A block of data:
•••••
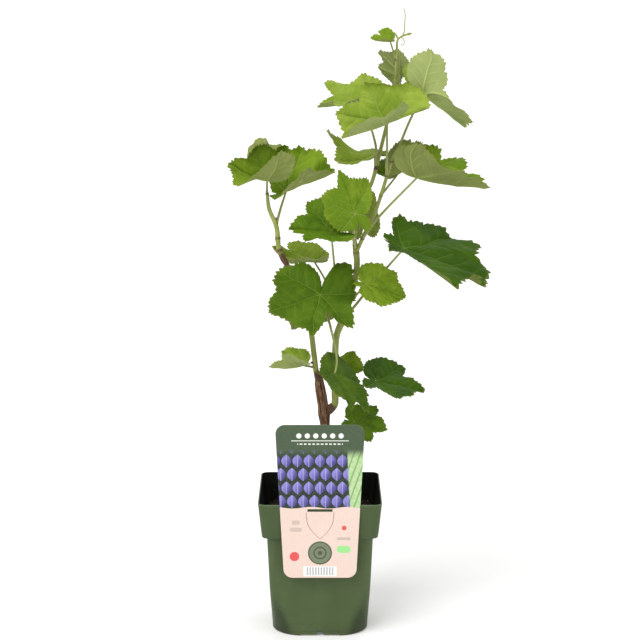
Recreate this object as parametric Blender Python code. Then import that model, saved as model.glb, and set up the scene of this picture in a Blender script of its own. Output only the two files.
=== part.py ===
"""A young potted grapevine: square nursery pot, soil, hang card, woody stem, green shoots and leaves.

Sizes are in millimetres and become metres when a mesh is made. X runs to the right, Y to the
back and Z up. The origin is the centre of the pot's flat underside.
"""

import math

import bpy
import numpy as np

MM = 0.001
GAP = 0.3

# Pot
POT_HEIGHT = 153.0
RIM_HALF = 67.0
RIM_BAND = 39.0
BAND_FOOT_HALF = 63.0
BODY_TOP_HALF = 57.7
BASE_HALF = 52.5
WALL = 1.6
FLOOR = 4.1
EDGE = 1.5
TOP_CORNER = 8.0
RIM_CORNER = 9.0
BASE_CORNER = 33.0
CORNER_START = 60.0
CORNER_STEPS = (12.0, 25.0, 40.0, CORNER_START)
CORNER_SEGMENTS = 5
FOOT_CHANNEL = (44.0, 30.0, 1.7)  # width, reach in from the side, height
DRAIN_NOTCH = (9.0, 12.0, 5.4)
CUT_PAST = 10.0

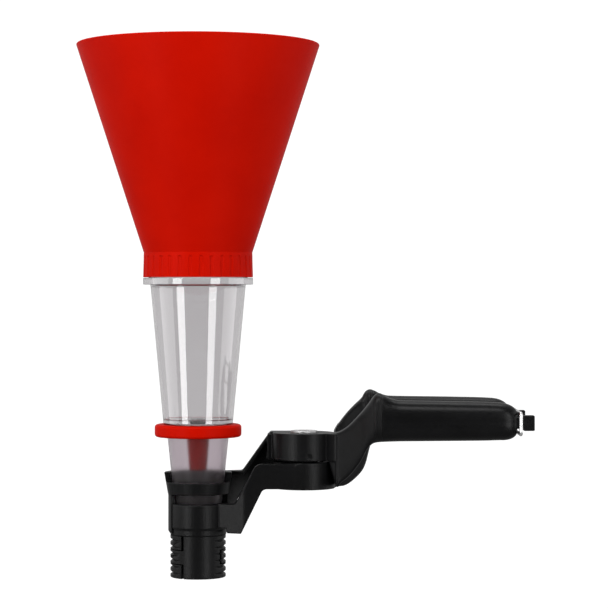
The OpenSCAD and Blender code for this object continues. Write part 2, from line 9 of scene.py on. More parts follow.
•••••
Using the entries above, quote each line verbatim from the first through the line that contains "shoots and leaves.".

● EXERCISE RESULT:
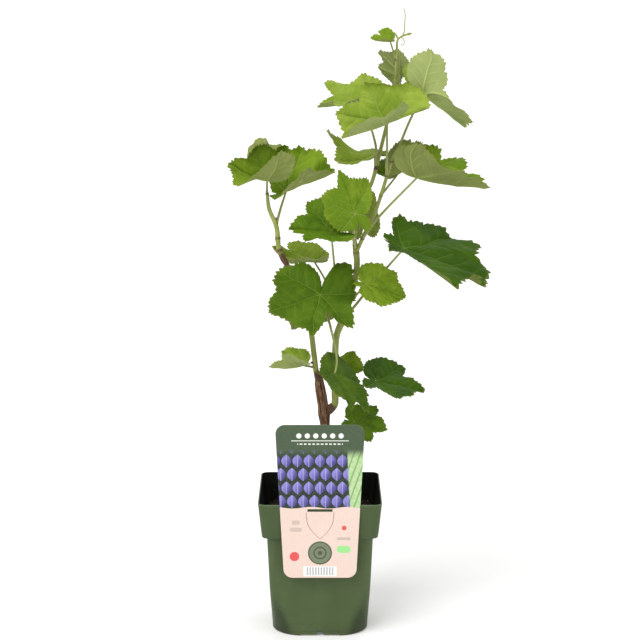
Recreate this object as parametric Blender Python code. Then import that model, saved as model.glb, and set up the scene of this picture in a Blender script of its own. Output only the two files.
=== part.py ===
"""A young potted grapevine: square nursery pot, soil, hang card, woody stem, green shoots and leaves.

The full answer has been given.